Ma a Totti, che mette lo scudetto del 2001 davanti anche al titolo mondiale del 2006 nella classifica delle gioie sportive, l’idea è venuta durante un altro derby, quello del 1991. "Lo vidi fare a Voeller contro la Lazio. In porta c’era Valerio Fiori. Io ero raccattapalle. Mi è piaciuto e ho cominciato a provarci anch’io". Coraggioso Rudi, il tedesco volante, centravanti e capitano giallorosso quando Ottavio Bianchi, ad inizio anni Novanta, tolse la fascia a Giuseppe Giannini. Proprio quel Principe cui Mazzone chiese di “tenere d’occhio” il giovane Totti, nei primi anni in prima squadra, per evitare che si perdesse. Quel derby, Totti se lo porta in campo.
Il giorno prima della semifinale trasforma così in rigore di allenamento e lo promette a Nesta, compagno di tante partite alla playstation nel ritiro di Geel: “Prima o poi lo faccio in partita”. A centrocampo, nell’elettrizzante serie di calci di rigore, Di Biagio segna il primo penalty. Nesta indica il portiere: “Gigi, hai visto quanto è grosso?». E indicò van der Sar. Ma quando toccò a lui, lo preparò a quella giocata: “Nun te preoccupà, mo je faccio er cucchiaio”. “Ma che sei pazzo?” sbotta Maldini. Di Biagio, però, che era in campo col Foggia quando Totti segnò il suo primo gol in giallorosso, sa già quello che succederà. “Paolo, glielo fa”. Il resto è storia.

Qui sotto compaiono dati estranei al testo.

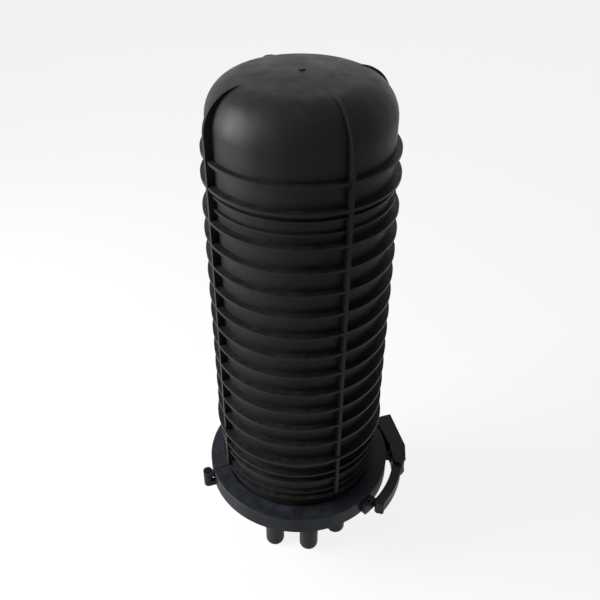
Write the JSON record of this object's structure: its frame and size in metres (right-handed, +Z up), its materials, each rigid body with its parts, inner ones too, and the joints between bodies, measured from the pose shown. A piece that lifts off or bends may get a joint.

Nella storia – Ne farà altri, e non solo dal dischetto. Il lob morbido e letale che beffa Julio Cesar nella San Siro nerazzurra il 26 ottobre del 2005 rimane un numero d’alta classe che Roberto Mancini, allora come oggi tecnico dell’Inter, non ha potuto fare a meno di applaudire. Ha liberato diverse variazioni sul tema, compreso il tocco sotto d’esterno sull’uscita di Hart che l’ha reso il marcatore più anziano nella storia della Champions League, da quando la Coppa dei Campioni ha cambiato denominazione. Un lampo, uno scatto di genio per un campione finito sui biglietti dell’Atac, che ha raccolto le barzellette su se stesso per beneficenza, che è finito su ogni tipo di murales e su Topolino. L’immagine della Roma e di Roma. Una città e una squadra diventate adulte senza essere troppo cresciute. E non è detto che sia un male.